### Exercise
For each line below that contains the string "this", copy that line.

### Parts and joints as JSON
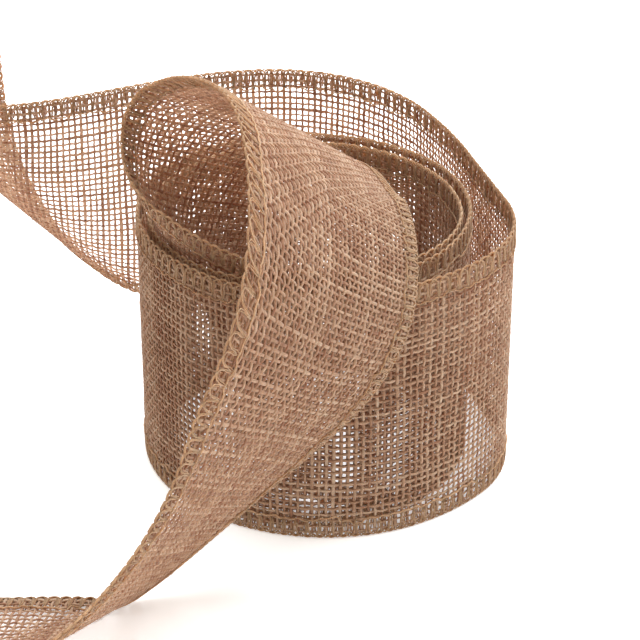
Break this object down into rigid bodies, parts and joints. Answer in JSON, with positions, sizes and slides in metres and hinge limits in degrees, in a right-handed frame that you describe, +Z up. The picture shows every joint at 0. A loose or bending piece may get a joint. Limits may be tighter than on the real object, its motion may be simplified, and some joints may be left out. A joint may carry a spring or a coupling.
{
  "type": "ribbon roll",
  "caption": "Loose roll of open-weave ribbon with stitched edges, standing on edge, its outer end swept away behind and its inner end curled over the front rim onto the table.",
  "frame": {"origin": "the foot of the outer turn at the front of the roll, in the middle of the ribbon's thickness, on the table", "axes": "+Z up, +X to the right and +Y to the back, seen from the side where the inner end comes over the rim"},
  "size_m": [0.2373, 0.219, 0.1429],
  "materials": {
    "weave": "open plain weave of tan jute-like yarn",
    "stitching": "overlock stitching in beige thread"
  },
  "bodies": {
    "roll": {"outer_turn_weave": "weave", "outer_turn_top_stitching": "stitching", "outer_turn_bottom_stitching": "stitching", "middle_turn_weave": "weave", "middle_turn_top_stitching": "stitching", "middle_turn_bottom_stitching": "stitching", "inner_turn_weave": "weave", "inner_turn_top_stitching": "stitching", "inner_turn_bottom_stitching": "stitching", "lead_loop_weave": "weave", "lead_loop_top_stitching": "stitching", "lead_loop_bottom_stitching": "stitching", "lead_strip_weave": "weave", "lead_strip_top_stitching": "stitching", "lead_strip_bottom_stitching": "stitching"},
    "lead_tail": {"lead_tail_weave": "weave", "lead_tail_top_stitching": "stitching", "lead_tail_bottom_stitching": "stitching"},
    "lead_tail_tip": {"lead_tail_tip_weave": "weave", "lead_tail_tip_top_stitching": "stitching", "lead_tail_tip_bottom_stitching": "stitching"},
    "outer_tail": {"outer_tail_weave": "weave", "outer_tail_top_stitching": "stitching", "outer_tail_bottom_stitching": "stitching"},
    "outer_tail_tip": {"outer_tail_tip_weave": "weave", "outer_tail_tip_top_stitching": "stitching", "outer_tail_tip_bottom_stitching": "stitching"}
  },
  "joints": [
    {"name": "outer_tail_swing", "type": "hinge", "parent": "roll", "child": "outer_tail", "pos_m": [0.0222, 0.0888, 0.03], "axis": [0, 0, 1], "range_deg": [-15, 15]},
    {"name": "outer_tail_curl", "type": "hinge", "parent": "outer_tail", "child": "outer_tail_tip", "pos_m": [-0.0914, 0.1077, 0.0396], "axis": [-0.6647, -0.1522, 0.7315], "range_deg": [-20, 20]},
    {"name": "lead_tail_lift", "type": "hinge", "parent": "roll", "child": "lead_tail", "pos_m": [-0.0268, -0.0411, 0.0294], "axis": [0.276, 0.8517, -0.4454], "range_deg": [0, 35]},
    {"name": "lead_tail_tip_lift", "type": "hinge", "parent": "lead_tail", "child": "lead_tail_tip", "pos_m": [-0.0934, -0.0491, 0.0025], "axis": [0.8799, 0.475, -0.0152], "range_deg": [0, 40]}
  ]
}
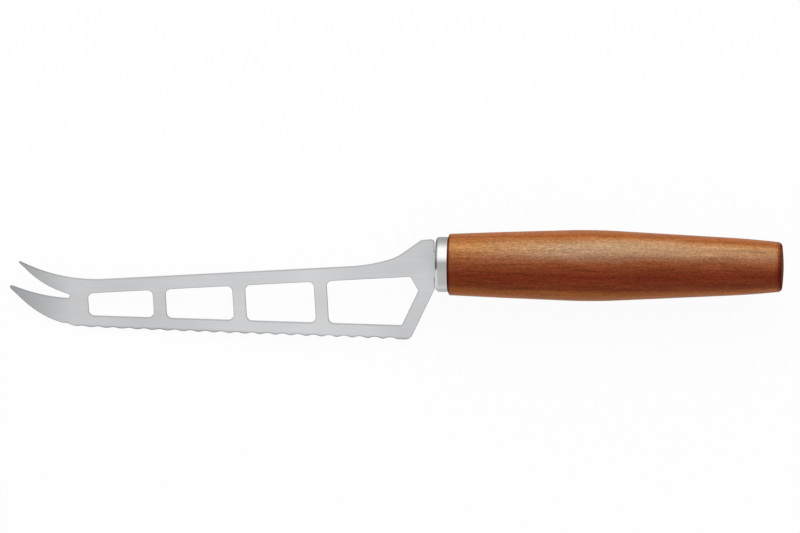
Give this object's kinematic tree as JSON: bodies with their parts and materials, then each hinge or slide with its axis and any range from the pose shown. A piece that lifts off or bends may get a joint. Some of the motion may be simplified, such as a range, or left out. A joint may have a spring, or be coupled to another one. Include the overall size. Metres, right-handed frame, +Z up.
{
  "type": "cheese knife",
  "caption": "Cheese knife with a forked tip, windows through a thin scalloped blade, a steel collar and a turned wooden handle.",
  "frame": {"origin": "middle of the knife's length and width, on the table that it lies on", "axes": "+X from the tip of the blade to the butt of the handle, +Y from the cutting edge to the spine, +Z up from the table"},
  "size_m": [0.2904, 0.0418, 0.027],
  "materials": {
    "blade_steel": "fine satin, brushed lengthwise",
    "collar_steel": "turned and polished",
    "handle_wood": "turned plum wood, oiled"
  },
  "bodies": {
    "root": {"blade": "blade_steel", "ferrule": "collar_steel", "handle": "handle_wood"}
  },
  "joints": []
}
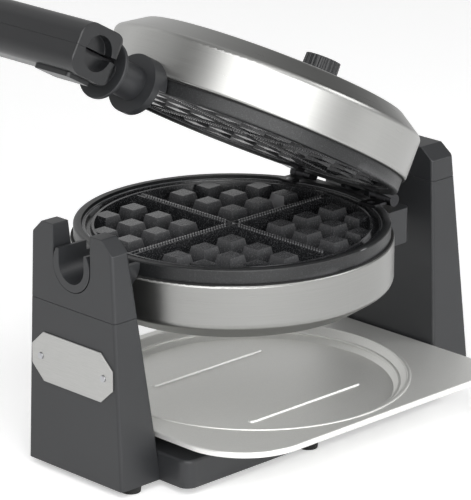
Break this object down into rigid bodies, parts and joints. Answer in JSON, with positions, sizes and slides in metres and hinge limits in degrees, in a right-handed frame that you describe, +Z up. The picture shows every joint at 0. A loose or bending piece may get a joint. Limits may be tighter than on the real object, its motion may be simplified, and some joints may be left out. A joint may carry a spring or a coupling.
{
  "type": "belgian waffle maker",
  "caption": "Rotary waffle maker: a round steel drum of two hinged baking halves turns between a front and a rear post above a slide-out drip tray.",
  "frame": {"origin": "centre of the bounding box's bottom face, on the surface that the feet stand on", "axes": "+Z up, +Y from the front post to the rear post, along the line that the drum turns on, +X to the right seen from the front"},
  "size_m": [0.2388, 0.3498, 0.3224],
  "materials": {
    "black_moulding": "satin",
    "handle_moulding": "satin",
    "knob_moulding": "matte",
    "rubber": "matte",
    "brushed_shell": "brushed",
    "brushed_plate": "brushed",
    "tray_steel": "satin",
    "textured_rim": "textured",
    "nonstick_plate": "nonstick coating",
    "element_steel": "dull",
    "hardware_steel": "plated",
    "blackened_steel": "blackened",
    "bush_moulding": "natural",
    "light_lens": "clear tinted"
  },
  "bodies": {
    "stand": {"base_shell": "black_moulding", "base_cover": "black_moulding", "base_screws": "hardware_steel", "rubber_feet": "rubber", "front_post_column": "black_moulding", "front_post_cap": "black_moulding", "rear_post_column": "black_moulding", "rear_post_cap": "black_moulding", "rear_bush": "bush_moulding", "nameplate": "brushed_plate", "nameplate_rivets": "hardware_steel", "cord_inlet": "black_moulding"},
    "drip_tray": {"drip_tray": "tray_steel"},
    "drum": {"lower_housing": "brushed_shell", "lower_bezel": "textured_rim", "lower_plate": "nonstick_plate", "lower_heating_element": "element_steel", "lower_heat_screen": "element_steel", "lower_screen_screws": "hardware_steel", "lower_neck": "black_moulding", "rear_bracket": "black_moulding", "rear_shaft": "hardware_steel", "lower_hinge_leaves": "blackened_steel", "lower_hinge_screws": "hardware_steel", "hinge_pins": "blackened_steel"},
    "lid": {"upper_housing": "brushed_shell", "upper_bezel": "textured_rim", "upper_plate": "nonstick_plate", "upper_heating_element": "element_steel", "upper_heat_screen": "element_steel", "upper_screen_screws": "hardware_steel", "upper_neck": "black_moulding", "neck_journal": "black_moulding", "neck_collar": "black_moulding", "upper_hinge_leaves": "blackened_steel", "upper_hinge_screws": "hardware_steel", "thermostat": "bush_moulding", "indicator_lights": "light_lens", "handle_hinge_plate": "blackened_steel"},
    "browning_knob": {"browning_knob": "knob_moulding", "knob_spindle": "hardware_steel"},
    "handle": {"handle_upper_shell": "handle_moulding", "handle_lower_shell": "handle_moulding", "handle_pin": "hardware_steel"},
    "release_lever": {"release_lever": "handle_moulding"}
  },
  "joints": [
    {"name": "drum_turn", "type": "hinge", "parent": "stand", "child": "drum", "pos_m": [-0.0071, -0.01235, 0.153], "axis": [0, 1, 0], "range_deg": [0, 90]},
    {"name": "lid_hinge", "type": "hinge", "parent": "drum", "child": "lid", "pos_m": [-0.0071, 0.09865, 0.153], "axis": [1, 0, 0], "range_deg": [0, 29.5]},
    {"name": "handle_fold", "type": "hinge", "parent": "lid", "child": "handle", "pos_m": [-0.0071, -0.15216, 0.30065], "axis": [0, 0.4924, 0.8704], "range_deg": [0, 90]},
    {"name": "release_press", "type": "slide", "parent": "handle", "child": "release_lever", "axis": [0, 0.4924, 0.8704], "range_m": [0, 0.002], "stiffness_N_per_m": 300, "springref_m": -0.001},
    {"name": "browning_turn", "type": "hinge", "parent": "lid", "child": "browning_knob", "pos_m": [-0.0071, 0.06653, 0.2323], "axis": [0, 0.4924, 0.8704], "range_deg": [0, 270]},
    {"name": "tray_slide", "type": "slide", "parent": "stand", "child": "drip_tray", "axis": [1, 0, 0], "range_m": [-0.011, 0.21]}
  ]
}
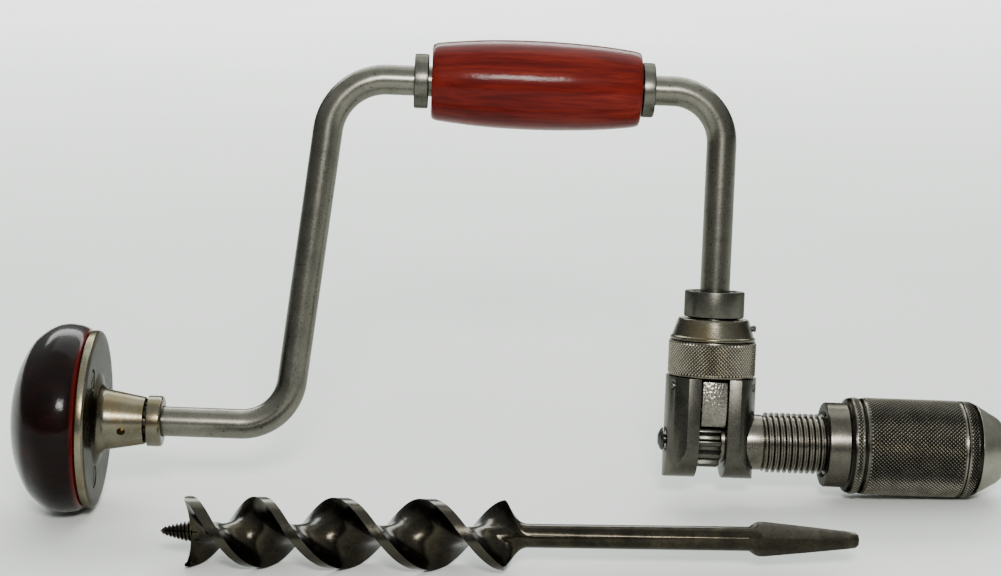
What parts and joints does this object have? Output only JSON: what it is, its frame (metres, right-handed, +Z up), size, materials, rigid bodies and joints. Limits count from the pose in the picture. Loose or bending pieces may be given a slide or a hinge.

### Answer below
Break this object down into rigid bodies, parts and joints. Answer in JSON, with positions, sizes and slides in metres and hinge limits in degrees, in a right-handed frame that you describe, +Z up. The picture shows every joint at 0. A loose or bending piece may get a joint. Limits may be tighter than on the real object, its motion may be simplified, and some joints may be left out. A joint may carry a spring or a coupling.
Give this object's kinematic tree as JSON: bodies with their parts and materials, then each hinge or slide with its axis and any range from the pose shown. A piece that lifts off or bends may get a joint. Some of the motion may be simplified, such as a range, or left out. A joint may have a spring, or be coupled to another one. Include the overall size. Metres, right-handed frame, +Z up.
Break this object down into rigid bodies, parts and joints. Answer in JSON, with positions, sizes and slides in metres and hinge limits in degrees, in a right-handed frame that you describe, +Z up. The picture shows every joint at 0. A loose or bending piece may get a joint. Limits may be tighter than on the real object, its motion may be simplified, and some joints may be left out. A joint may carry a spring or a coupling.
What parts and joints does this object have? Output only JSON: what it is, its frame (metres, right-handed, +Z up), size, materials, rigid bodies and joints. Limits count from the pose in the picture. Loose or bending pieces may be given a slide or a hinge.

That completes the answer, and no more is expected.